Peeling Away the Next Layer: Developing Quality from the Very First Stride
- Carolin Moldenhauer
- Sep 28
- 2 min read
When we first teach a horse new things — a transition, a lateral step, a new exercise — it’s enough that the horse simply tries. If the horse trots, canters, or steps sideways “somehow,” we celebrate that beginning. This is the stage of just doing it, where curiosity and confidence grow.
But as soon as this basic response is confirmed, the art lies in peeling away the next quality layer. Too often, we linger in the “somehow.” The horse learns to move, but not yet to move well. Balance, rhythm, and alignment are postponed instead of being integrated. And every postponement leaves habits in place that will later need to be undone.

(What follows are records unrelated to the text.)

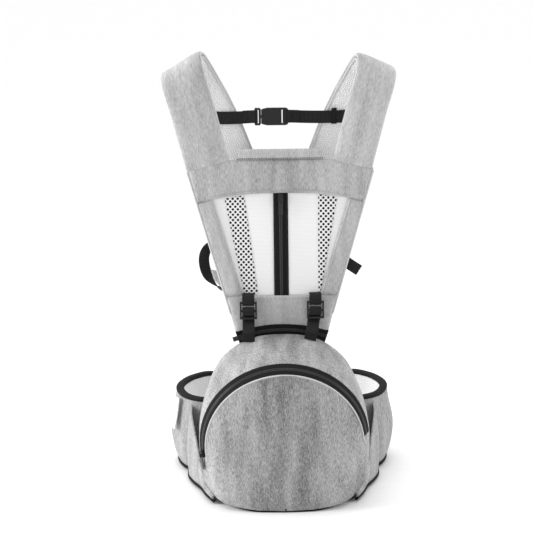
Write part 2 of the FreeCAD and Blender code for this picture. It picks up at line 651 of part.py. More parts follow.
def belt_parts():
    lows = [BELT_LOW] * 8 + [19, 34]
    highs = [BELT_HIGH] * 8 + [113, 98]
    edges = list(zip(lows, highs))
    save_pair("belt_wing", belt_wall(edges, BELT_THICK, 0, BELT_BULGE))
    inside = (BELT_THICK + LINING_THICK) / 2
    save_pair("belt_lining", belt_wall(edges, LINING_THICK, inside, 0))
    total = BELT_THICK + LINING_THICK + 1.5
    shift = LINING_THICK / 2
    top = [(high, high + BINDING_HIGH) for high in highs]
    bottom = [(low - BINDING_HIGH, low) for low in lows]
    save_pair("belt_top_binding", belt_wall(top, total, shift, 0))
    tops = [13, 26, 56, 92, 108, 112]
    gusset = gusset_wall(V(-152.5, 84, 0), BELT_LOW, tops, [4, 8, 8, 4, 0, 0], GUSSET_THICK)
    foot = gusset_wall(V(-151.5, 98, 0), BELT_LOW - BINDING_HIGH, [BELT_LOW] * 6, [0] * 6,
                       GUSSET_THICK + 1)
    save_pair("belt_gusset", gusset)
    low_binding = belt_wall(bottom, total, shift, 0).fuse(foot).removeSplitter()
    save_pair("belt_low_binding", low_binding)

    pad = box(-104, 104, SEAT_REAR_Y + 0.5, SEAT_REAR_Y + 13, 4, 129)
    save("belt_back_pad", pad)

    line = [V(-88, WAIST_Y - 5.5, WAIST_Z), V(-64, WAIST_Y - 0.7, WAIST_Z),
            V(-50, WAIST_Y, WAIST_Z), V(-35.2, WAIST_Y, WAIST_Z)]
    upright = [V(0, 0, 1)] * len(line)
    widths = [WAIST_WEB_HALF] * len(line)
    save("waist_webbing_left", strap(line, upright, widths, WEB_THICK / 2, 0, 0, True))
    line[3] = V(-50.4, WAIST_Y, WAIST_Z)
    line[2] = V(-57, WAIST_Y, WAIST_Z)
    right = strap(line, upright, widths, WEB_THICK / 2, 0, 0, True)
    save("waist_webbing_right", mirrored(right))

    tab = box(-8.5, 8.5, 0, WEB_THICK, -25, 25)
    outward = V(-0.905, -0.42, 0)
    spot = V(-163.5, 118.5, 97) + outward * 12.0
    turn = FreeCAD.Rotation(V(0, 0, 1), -65.1).multiply(FreeCAD.Rotation(X_AXIS, -10))
    tab.Placement = FreeCAD.Placement(spot, turn)
    save("belt_tab_left", tab)


os.makedirs("parts", exist_ok=True)
seat_parts()
arch_zip_slider()
panel_parts()
seat_zip_parts()
lock_parts()
buckle_parts()
strap_parts()
side_webbing()
chest_webbing()
belt_parts()
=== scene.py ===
import math

import bmesh
import bpy
import numpy as np
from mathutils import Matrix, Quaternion, Vector, noise


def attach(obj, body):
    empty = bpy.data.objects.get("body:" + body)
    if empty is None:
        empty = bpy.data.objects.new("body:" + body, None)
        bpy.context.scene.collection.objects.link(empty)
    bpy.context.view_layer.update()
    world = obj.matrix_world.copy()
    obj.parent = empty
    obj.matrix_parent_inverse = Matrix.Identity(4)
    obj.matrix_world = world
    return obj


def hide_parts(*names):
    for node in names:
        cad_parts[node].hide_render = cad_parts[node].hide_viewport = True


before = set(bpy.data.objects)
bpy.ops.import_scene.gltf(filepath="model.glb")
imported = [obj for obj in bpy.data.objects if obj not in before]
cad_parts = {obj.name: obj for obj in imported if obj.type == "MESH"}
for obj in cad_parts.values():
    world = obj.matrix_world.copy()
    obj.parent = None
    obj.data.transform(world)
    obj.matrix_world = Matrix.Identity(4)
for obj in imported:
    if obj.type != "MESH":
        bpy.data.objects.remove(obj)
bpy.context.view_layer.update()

# The looks of the hip-seat carrier. Shapes are in millimetres in the CAD's frame: +X right,
# +Y towards the wearer, +Z up; MM turns them into Blender's metres. Cloth patterns, lamps
# and the camera are in metres.
MM = 0.001
BODY = "carrier"
SIDES = (("left", -1), ("right", 1))


# ------------ dimensions

# Hip seat outlines, front to back: depth, arch centre height, tilt, half width, rise,
# half width at the foot, squareness.
SEAT_SECTIONS = [
    (-92.0, 92.0, 0.0, 36.0, 44.0, 22.0, 2.0),
    (-90.0, 93.0, 0.0, 66.0, 75.0, 42.0, 2.0),
    (-85.0, 94.0, 1.5, 90.0, 97.0, 58.0, 2.0),
    (-77.0, 94.0, 4.0, 106.0, 110.0, 73.0, 2.0),
    (-68.0, 94.0, 8.0, 114.0, 116.5, 84.0, 2.0),
    (-59.63, 94.18, 11.0, 120.0, 120.0, 92.0, 2.0),
    (-40.0, 98.0, 11.0, 130.0, 130.0, 102.0, 2.0),
    (-25.0, 98.0, 9.5, 131.0, 132.5, 105.0, 2.05),
    (-5.0, 98.0, 7.0, 131.5, 135.5, 107.0, 2.1),
    (20.0, 98.0, 4.5, 131.0, 137.5, 108.0, 2.2),
    (48.0, 98.0, 2.0, 129.0, 138.0, 108.0, 2.3),
    (75.0, 98.0, 0.0, 125.0, 138.0, 106.0, 2.4),
]
ARCH_SECTION = 5  # the row of SEAT_SECTIONS in the arch zip's plane
SEAT_FLOOR = 3.0
SEAT_MIDDLE = np.array([0.0, 0.0, 90.0])
COVER = 3.0
ARCH_CENTRE = np.array([0.0, -40.0, 98.0])
ARCH_TILT = math.radians(11.0)
ARCH_RADIUS = 130.0
ARCH_DEPTH = 20.0
ARCH_DROP = 10.0
ARCH_TAPE_WIDE = 22.4
ARCH_START = math.radians(6.0)
ARCH_END = math.radians(190.0)

# Front panel plane and outlines (across, up the panel).
PANEL_FOOT = np.array([0.0, 78.0, 249.0])
PANEL_LEAN = math.radians(2.5)
PANEL_HALF = 2.5
PANEL_FOOT_HALF = 75.0
PANEL_SPREAD = 0.285
WINDOW_LOW = 49.0
WINDOW_HIGH = 203.0
WINDOW_FOOT_HALF = 60.5
WINDOW_SPREAD = 46.5
BAND_MIDDLE = 212.0
PANEL_TOP = 265.0

SEAT_ZIP_RADIUS = 224.0
SEAT_ZIP_Z = 19.0
SEAT_ZIP_DEG = 18.5
SEAT_REAR_Y = 75.0

STRAP_THICK = 12.0
LINING = 2.5
CHEST_Y = 124.6
CHEST_X = -28.5
CHEST_Z = 577.0
BELT_THICK = 9.0
BINDING_HIGH = 6.0
WAIST_Y = 272.0
WAIST_Z = 66.0
LOCK_X = -53.0
LOCK_Y = 68.0
LOCK_Z = 289.0
LOCK_LOOP_Y = 75.6
LOCK_WEB_HALF = 9.7
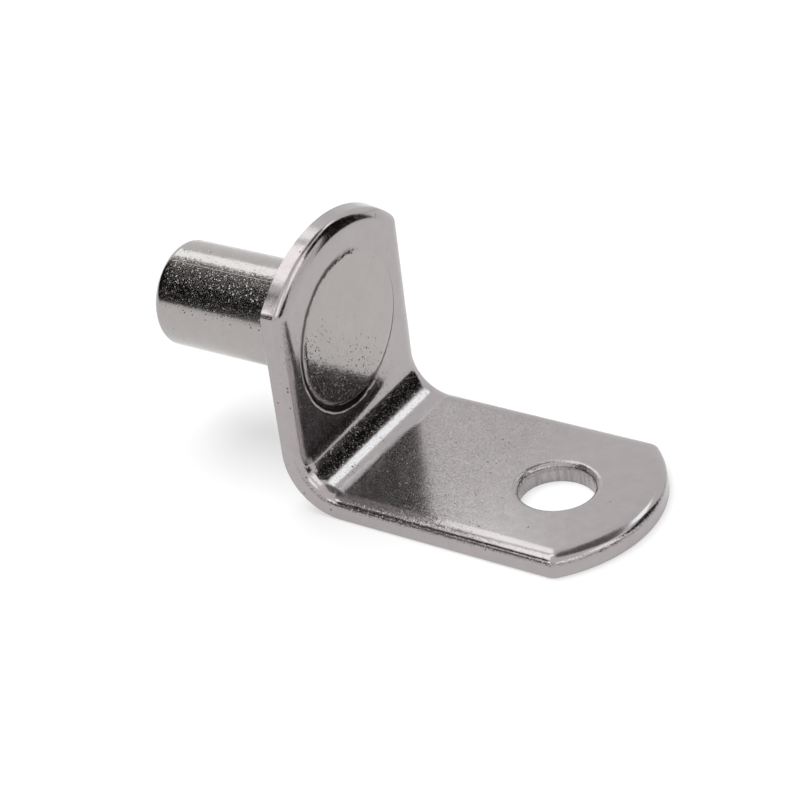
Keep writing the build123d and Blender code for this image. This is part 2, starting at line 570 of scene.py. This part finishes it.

The Power of the First Stride
Every stride counts. Even a single stride of trot, canter, or half-pass can either build balance or lose it. The very first stride of a transition sets the tone:
Does the rhythm remain fluent?
Does the horse stay in balance, or fall on the shoulders?
Is the alignment of spine and shoulders carried into the new gait?
When quality is invited from the very first stride, it doesn’t feel like correction later — it becomes the horse’s natural way of going.
From “Doing It” to “Doing It Well”
At the start, we don’t demand perfection. We simply open the door: “Yes, trot, canter, step sideways.” But as soon as the horse understands the idea, our responsibility is to shift focus. Instead of only achieving the movement, we ask for:
Balance — shoulders lifted and centered, so the hind legs can engage.
Rhythm — a flowing, swingy beat that carries through the transition.
Alignment — spine and shoulders aligned so that energy moves through the body, not against it.
This doesn’t mean more pressure or micromanaging. It means bringing clarity: guiding the horse toward a better quality of movement, stride by stride.
The Habit of Quality
Quality built from the beginning becomes habit. If rhythm, balance, and alignment are present early, they are carried forward naturally. If they are postponed, the horse builds different habits — often bracing, rushing, or falling into crookedness — that later need to be unwound.
By peeling away the next quality layer as soon as the basic response is there, we make quality the horse’s first language, not a translation added later.
A Living Dialogue
Transitions and laterals are never just technical movements; they are conversations. Each stride offers us a choice: to confirm the “somehow” or to invite the “well.” With patience, clarity, and the right timing, the horse learns that the very first stride can already feel balanced, flowing, and aligned.
That is the foundation of true development: not postponing quality, but letting it grow naturally from the very beginning.